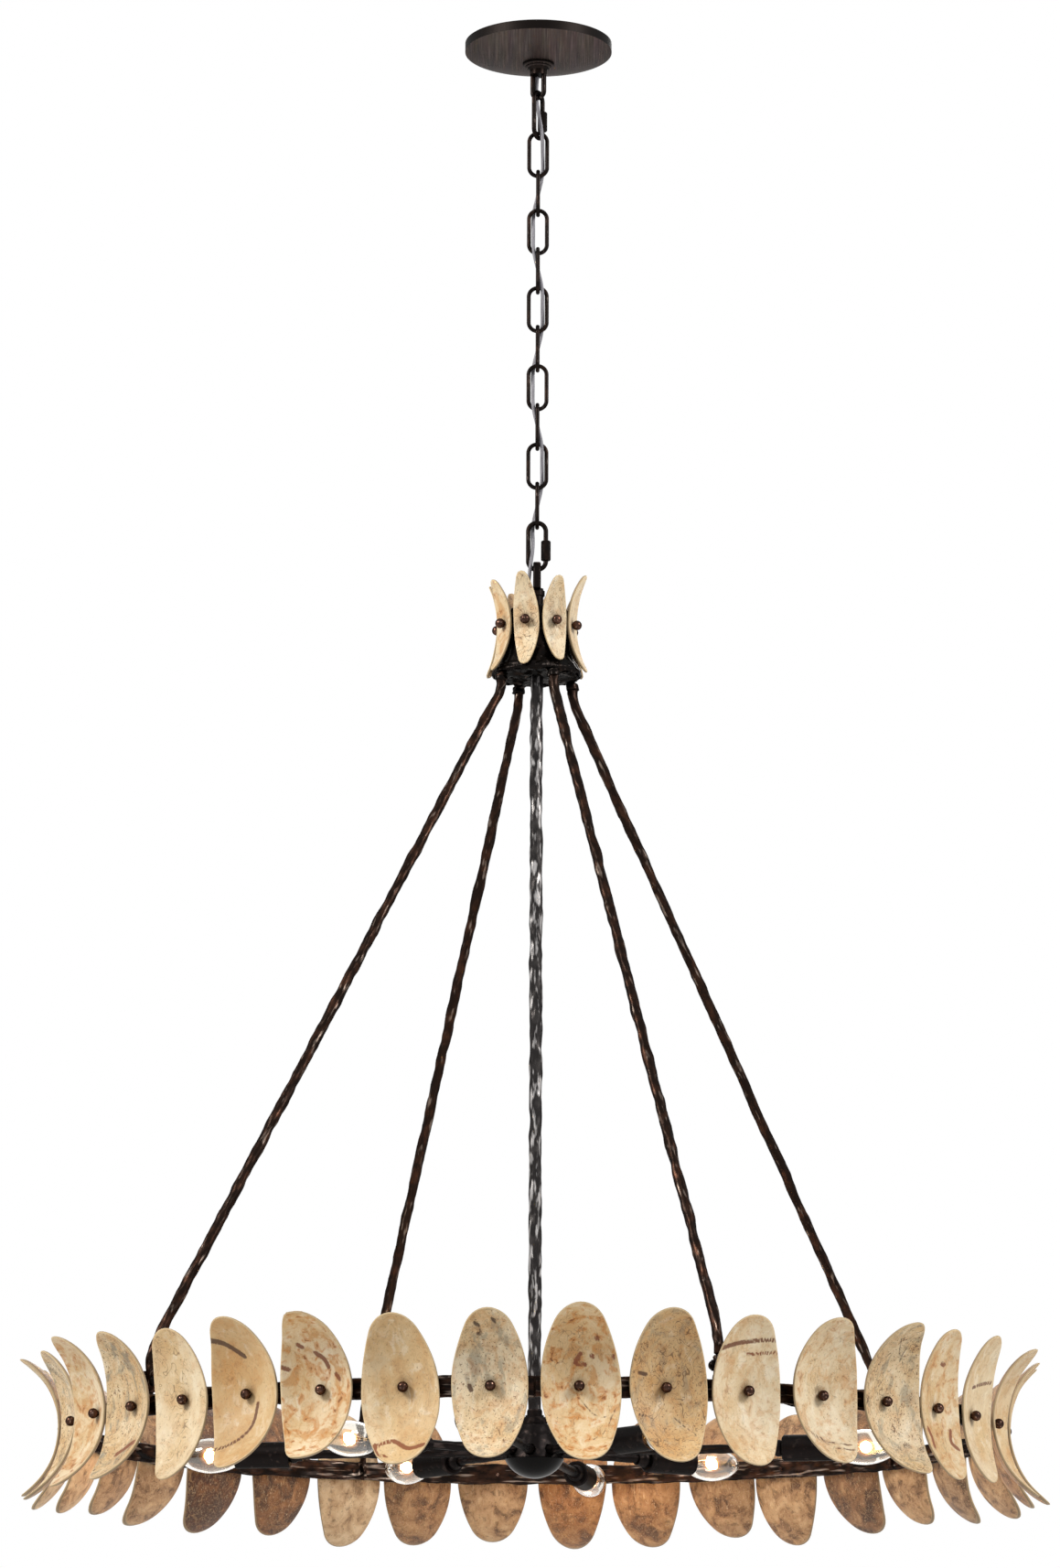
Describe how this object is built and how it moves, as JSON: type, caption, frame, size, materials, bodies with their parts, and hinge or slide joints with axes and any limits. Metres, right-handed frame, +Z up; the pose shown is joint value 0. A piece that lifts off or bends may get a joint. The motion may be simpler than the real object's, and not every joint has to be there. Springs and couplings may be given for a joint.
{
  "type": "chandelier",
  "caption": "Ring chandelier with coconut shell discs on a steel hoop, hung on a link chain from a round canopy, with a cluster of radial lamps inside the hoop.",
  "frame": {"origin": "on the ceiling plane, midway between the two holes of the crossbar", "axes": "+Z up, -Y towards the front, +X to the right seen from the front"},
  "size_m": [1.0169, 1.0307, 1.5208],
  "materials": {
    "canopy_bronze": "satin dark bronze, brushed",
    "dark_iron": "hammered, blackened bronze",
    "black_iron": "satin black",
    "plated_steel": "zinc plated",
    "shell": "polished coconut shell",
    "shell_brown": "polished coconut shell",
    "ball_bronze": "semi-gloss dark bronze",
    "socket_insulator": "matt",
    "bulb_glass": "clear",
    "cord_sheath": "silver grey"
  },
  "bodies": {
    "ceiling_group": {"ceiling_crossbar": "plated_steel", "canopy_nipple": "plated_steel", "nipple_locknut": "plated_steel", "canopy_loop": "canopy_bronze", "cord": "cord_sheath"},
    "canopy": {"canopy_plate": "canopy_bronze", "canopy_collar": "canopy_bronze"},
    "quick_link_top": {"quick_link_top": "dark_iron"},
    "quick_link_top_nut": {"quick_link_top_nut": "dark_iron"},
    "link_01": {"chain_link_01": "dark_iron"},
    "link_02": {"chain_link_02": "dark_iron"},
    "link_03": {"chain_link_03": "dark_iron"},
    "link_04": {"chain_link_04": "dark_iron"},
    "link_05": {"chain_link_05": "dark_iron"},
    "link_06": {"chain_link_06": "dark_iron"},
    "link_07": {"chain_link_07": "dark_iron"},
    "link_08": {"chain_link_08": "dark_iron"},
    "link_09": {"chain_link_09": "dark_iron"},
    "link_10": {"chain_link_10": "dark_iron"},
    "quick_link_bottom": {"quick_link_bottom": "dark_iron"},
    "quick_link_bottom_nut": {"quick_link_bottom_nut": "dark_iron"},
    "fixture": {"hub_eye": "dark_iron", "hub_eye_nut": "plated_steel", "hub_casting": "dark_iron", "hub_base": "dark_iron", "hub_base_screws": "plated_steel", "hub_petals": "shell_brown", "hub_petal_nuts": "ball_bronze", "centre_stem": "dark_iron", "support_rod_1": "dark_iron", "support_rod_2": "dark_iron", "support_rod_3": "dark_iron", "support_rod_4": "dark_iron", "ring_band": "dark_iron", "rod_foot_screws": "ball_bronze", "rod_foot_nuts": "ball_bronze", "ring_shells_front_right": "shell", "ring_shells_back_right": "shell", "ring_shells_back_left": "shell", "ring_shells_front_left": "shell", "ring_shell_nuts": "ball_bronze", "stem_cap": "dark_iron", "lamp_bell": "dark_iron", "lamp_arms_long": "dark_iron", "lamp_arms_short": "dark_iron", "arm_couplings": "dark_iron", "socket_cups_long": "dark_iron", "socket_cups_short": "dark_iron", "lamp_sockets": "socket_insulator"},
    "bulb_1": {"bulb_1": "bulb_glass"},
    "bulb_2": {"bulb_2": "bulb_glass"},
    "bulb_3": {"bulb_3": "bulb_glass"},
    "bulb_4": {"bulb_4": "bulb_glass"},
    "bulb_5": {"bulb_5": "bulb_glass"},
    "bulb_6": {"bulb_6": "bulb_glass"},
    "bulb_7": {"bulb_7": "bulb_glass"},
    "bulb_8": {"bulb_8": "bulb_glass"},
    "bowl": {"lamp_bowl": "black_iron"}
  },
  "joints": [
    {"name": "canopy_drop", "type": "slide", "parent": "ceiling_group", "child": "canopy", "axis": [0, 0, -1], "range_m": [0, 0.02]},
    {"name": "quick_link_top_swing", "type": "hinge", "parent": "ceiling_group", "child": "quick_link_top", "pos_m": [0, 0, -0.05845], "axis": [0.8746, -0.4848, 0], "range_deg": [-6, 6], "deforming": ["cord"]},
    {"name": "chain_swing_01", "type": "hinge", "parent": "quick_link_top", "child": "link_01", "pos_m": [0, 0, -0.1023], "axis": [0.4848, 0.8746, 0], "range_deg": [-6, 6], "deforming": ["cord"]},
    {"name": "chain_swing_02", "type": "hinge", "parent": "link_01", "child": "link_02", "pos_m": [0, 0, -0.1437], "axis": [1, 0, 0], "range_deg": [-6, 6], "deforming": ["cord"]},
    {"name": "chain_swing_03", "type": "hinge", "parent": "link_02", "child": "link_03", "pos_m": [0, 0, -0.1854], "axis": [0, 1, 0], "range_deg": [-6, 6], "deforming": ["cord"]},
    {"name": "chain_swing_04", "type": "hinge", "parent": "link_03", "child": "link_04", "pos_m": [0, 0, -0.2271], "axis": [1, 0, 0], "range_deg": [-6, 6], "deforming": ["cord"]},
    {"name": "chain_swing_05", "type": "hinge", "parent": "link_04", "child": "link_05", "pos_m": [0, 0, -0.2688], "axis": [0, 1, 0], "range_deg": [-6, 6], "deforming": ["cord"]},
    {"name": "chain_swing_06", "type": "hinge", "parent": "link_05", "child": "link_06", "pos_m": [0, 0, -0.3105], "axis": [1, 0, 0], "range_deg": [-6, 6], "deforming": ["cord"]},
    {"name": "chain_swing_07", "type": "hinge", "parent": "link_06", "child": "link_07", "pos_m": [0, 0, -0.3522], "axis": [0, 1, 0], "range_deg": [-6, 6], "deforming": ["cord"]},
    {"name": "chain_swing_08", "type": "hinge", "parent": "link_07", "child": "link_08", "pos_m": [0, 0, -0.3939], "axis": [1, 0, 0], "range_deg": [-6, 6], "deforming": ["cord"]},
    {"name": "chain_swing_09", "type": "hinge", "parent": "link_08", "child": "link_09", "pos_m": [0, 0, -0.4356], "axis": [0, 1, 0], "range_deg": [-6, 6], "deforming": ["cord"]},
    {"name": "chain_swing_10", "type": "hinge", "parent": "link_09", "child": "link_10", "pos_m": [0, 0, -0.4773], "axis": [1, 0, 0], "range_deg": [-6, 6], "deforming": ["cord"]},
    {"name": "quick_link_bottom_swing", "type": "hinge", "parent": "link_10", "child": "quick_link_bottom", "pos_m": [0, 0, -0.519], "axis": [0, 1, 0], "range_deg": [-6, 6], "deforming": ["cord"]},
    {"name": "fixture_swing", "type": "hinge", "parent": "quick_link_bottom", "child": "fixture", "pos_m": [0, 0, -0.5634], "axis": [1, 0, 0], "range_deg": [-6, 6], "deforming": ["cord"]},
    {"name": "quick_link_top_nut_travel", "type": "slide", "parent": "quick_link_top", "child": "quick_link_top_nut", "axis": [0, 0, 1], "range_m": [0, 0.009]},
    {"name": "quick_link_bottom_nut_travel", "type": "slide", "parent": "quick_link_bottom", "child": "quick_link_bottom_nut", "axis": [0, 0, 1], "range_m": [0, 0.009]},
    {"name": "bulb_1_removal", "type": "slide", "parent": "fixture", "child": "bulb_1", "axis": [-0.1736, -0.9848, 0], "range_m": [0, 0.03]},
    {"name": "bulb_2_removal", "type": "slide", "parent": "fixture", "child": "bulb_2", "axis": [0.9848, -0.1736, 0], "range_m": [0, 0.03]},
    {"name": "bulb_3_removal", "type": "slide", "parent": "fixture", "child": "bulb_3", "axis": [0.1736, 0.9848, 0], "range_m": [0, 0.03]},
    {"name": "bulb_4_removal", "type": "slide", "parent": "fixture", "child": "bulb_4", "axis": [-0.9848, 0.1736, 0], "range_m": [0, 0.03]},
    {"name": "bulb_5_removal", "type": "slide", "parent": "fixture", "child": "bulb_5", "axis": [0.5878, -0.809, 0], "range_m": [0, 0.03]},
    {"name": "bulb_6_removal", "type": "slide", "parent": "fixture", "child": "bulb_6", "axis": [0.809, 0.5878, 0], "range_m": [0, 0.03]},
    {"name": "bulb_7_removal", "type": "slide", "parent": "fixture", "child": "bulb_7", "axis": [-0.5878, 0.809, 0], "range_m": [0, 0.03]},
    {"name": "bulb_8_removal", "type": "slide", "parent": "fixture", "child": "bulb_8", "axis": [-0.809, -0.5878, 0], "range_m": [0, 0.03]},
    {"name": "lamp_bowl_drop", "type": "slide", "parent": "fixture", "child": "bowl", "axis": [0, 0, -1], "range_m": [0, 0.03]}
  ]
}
# # # # #
Give the count of lines holding the word "materials", with no other words.

Task result. 2